Ancient Siberian Teeth Push Plague’s Origins Back 5,500 Years

NEW YORK (AP) — A new scientific discovery has pushed back the known history of the plague by roughly 200 years, with researchers now tracing the disease’s earliest outbreaks to approximately 5,500 years ago.

The plague has afflicted human populations for millennia, most famously devastating Europe’s population during the 14th century in what became known as the Black Death. While the disease is rare today, it still exists and can be treated with antibiotics.

“To understand our own history, we believe that understanding the history of plague is extremely important,” said study co-author Eske Willerslev, an evolutionary geneticist with the University of Copenhagen in Denmark.

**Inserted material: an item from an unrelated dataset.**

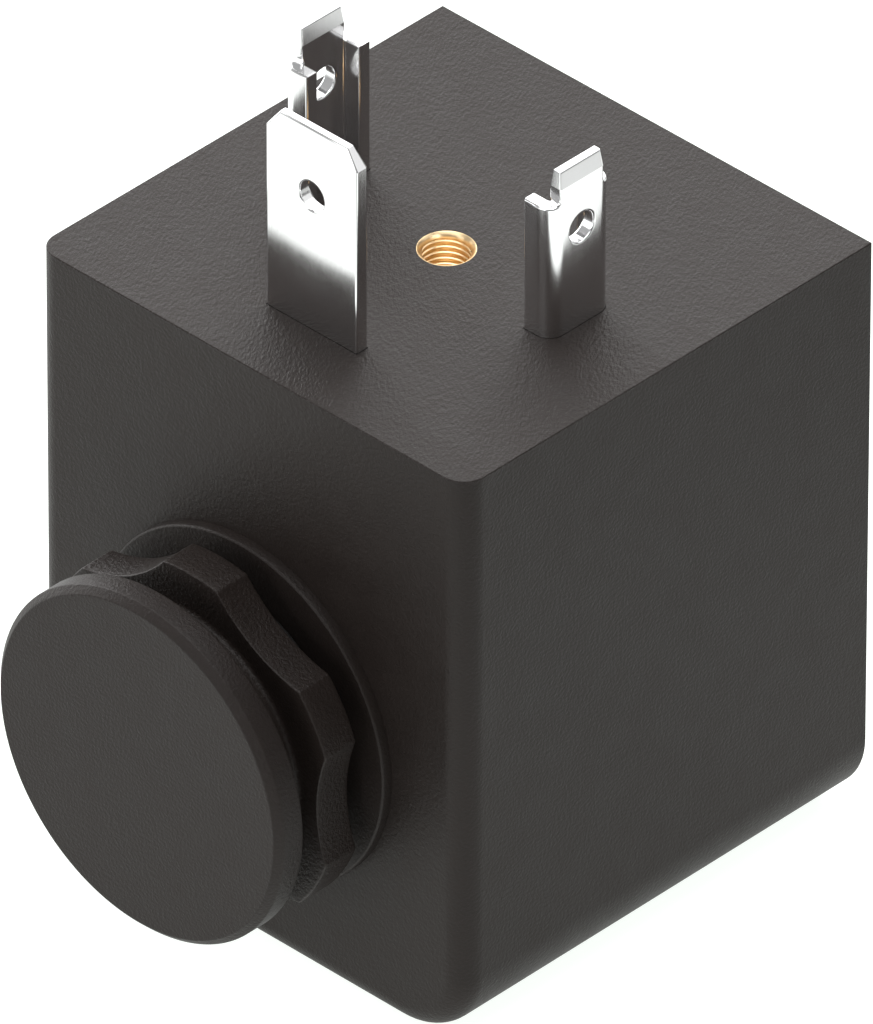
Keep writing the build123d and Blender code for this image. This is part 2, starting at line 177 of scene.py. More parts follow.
def tint(colour, times):
    """Darker or lighter version of a colour."""
    return tuple(channel * times for channel in colour)


# %% [markdown]
# The block, the nut and the disc cover are black polyamide with glass fibre. Light falls into the
# fine spark-eroded texture of the surface, so it looks dark grey and slightly brown, never deep
# black. Two sizes of noise make that texture: wide patches change the colour and the gloss a
# little, and a fine grain goes into the bump. The plug face is coarser, and its grain is drawn out
# along the flow of the plastic. Everything above a given height gets that second grain.

# %% Mouldings
flow_angle, flow_length, flow_fineness = math.radians(36), 2.1, 0.8
colour_spread, patch_share, wrinkle_share, specks_a_grain = 0.25, 0.6, 0.75, 3
dulled_by_patches, dulled_by_specks, plastic_shine = 0.12, 0.16, 0.205


def moulding(name, colour, gloss_patch, grain, grain_depth, roughness, flow_above=None,
             flow_strength=1.0):
    finish = Finish(name)
    patches = finish.noise(gloss_patch, detail=3.0)
    wrinkles = finish.noise(grain)
    specks = finish.noise(grain / specks_a_grain, detail=1.0)
    if flow_above:
        flow = finish.noise(grain * flow_fineness, place=finish.drawn_out(flow_length, flow_angle))
        height = finish.node("ShaderNodeSeparateXYZ", {}, {0: finish.place}, out="Z")
        on_top = finish.maths("GREATER_THAN", height, flow_above)
        wrinkles = wrinkles + on_top * (flow * flow_strength - wrinkles)
    return finish.close(
        finish.between(patches * patch_share + specks * (1 - patch_share),
                       tint(colour, 1 - colour_spread), tint(colour, 1 + colour_spread)),
        roughness + (patches - 0.5) * dulled_by_patches + (specks - 0.5) * dulled_by_specks,
        finish.relief(wrinkles * wrinkle_share + specks * (1 - wrinkle_share), grain_depth),
        Specular_IOR_Level=plastic_shine)


block_black = moulding("housing_black_grained", (0.0145, 0.0105, 0.009), gloss_patch=1.6 * mm,
                       grain=0.17 * mm, grain_depth=0.045 * mm, roughness=0.5,
                       flow_above=20.5 * mm, flow_strength=2.1)
nut_black = moulding("nut_black_grained", (0.0155, 0.0112, 0.0096), gloss_patch=1.2 * mm,
                     grain=0.19 * mm, grain_depth=0.068 * mm, roughness=0.46)
cover_black = moulding("cover_black_matt", (0.0145, 0.0107, 0.0094), gloss_patch=1.4 * mm,
                       grain=0.18 * mm, grain_depth=0.055 * mm, roughness=0.52)
carrier_black = moulding("carrier_black", (0.022, 0.021, 0.02), gloss_patch=1.0 * mm,
                         grain=0.15 * mm, grain_depth=0.01 * mm, roughness=0.5)
spool_natural = moulding("spool_natural", (0.56, 0.53, 0.45), gloss_patch=1.0 * mm,
                         grain=0.12 * mm, grain_depth=0.01 * mm, roughness=0.42)


# %% [markdown]
# The contacts are stamped from rolled strip and tinned. They mirror the room, but the rolling
# leaves very fine lines along the strip, and the tin is a little cloudy. So the gloss varies
# softly, and a weak bump is drawn out along Z, the way the strip runs. Brass, steel, solder and
# copper are made the same way: only the colour, the clouds and the lines differ.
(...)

Willerslev and a team of researchers examined remains from four burial sites near Lake Baikal in Siberia, searching for traces of the bacteria responsible for the plague. Their efforts turned up plague DNA in the teeth of 18 ancient hunter-gatherers.

Carbon dating of the bones revealed that the plague caused two separate outbreaks, with the earliest cases appearing around 5,500 years ago.

Researchers determined that the prehistoric version of the plague developed gradually and struck several small family groups. It is believed to have originated in marmots — large rodents native to the region — and spread to humans who consumed raw organs or handled infected animal hides while butchering them. The disease also passed between people through respiratory droplets from coughing and sneezing, according to the study’s authors.

A significant portion of those who perished were young children between the ages of 8 and 11. The study, published Wednesday in the journal Nature, noted that three young girls were buried together, two of whom were likely cousins. An aunt and nephew were also found in the same grave, while her niece was buried separately in another shared plot.

“People were around to bury the dead who knew who these people were when they were alive. And that’s a really human element to all of the scientific work,” said study co-author Ruairidh Macleod, who studies ancient DNA at the University of Oxford.

Researchers suggested that children may have faced greater danger because their immune systems were not fully developed.

The fact that multiple victims were found together indicates the prehistoric plague could cause both isolated cases and larger outbreaks, according to geneticist Aida Andrades Valtueña with the Max Planck Institute for Evolutionary Anthropology, who was not involved in the study.

The research also showed that this early form of the plague existed long before the bubonic plague strain that caused the Black Death in medieval Europe. Yet evidence suggests these earlier outbreaks were equally lethal, wiping out not just densely populated urban centers but also small, mobile hunter-gatherer communities.

Understanding this history can help scientists “understand the steps that the bacterium took to become the deadly pathogen we know today, and that can provide clues on how pathogens may emerge in the future,” Andrades Valtueña said in an email.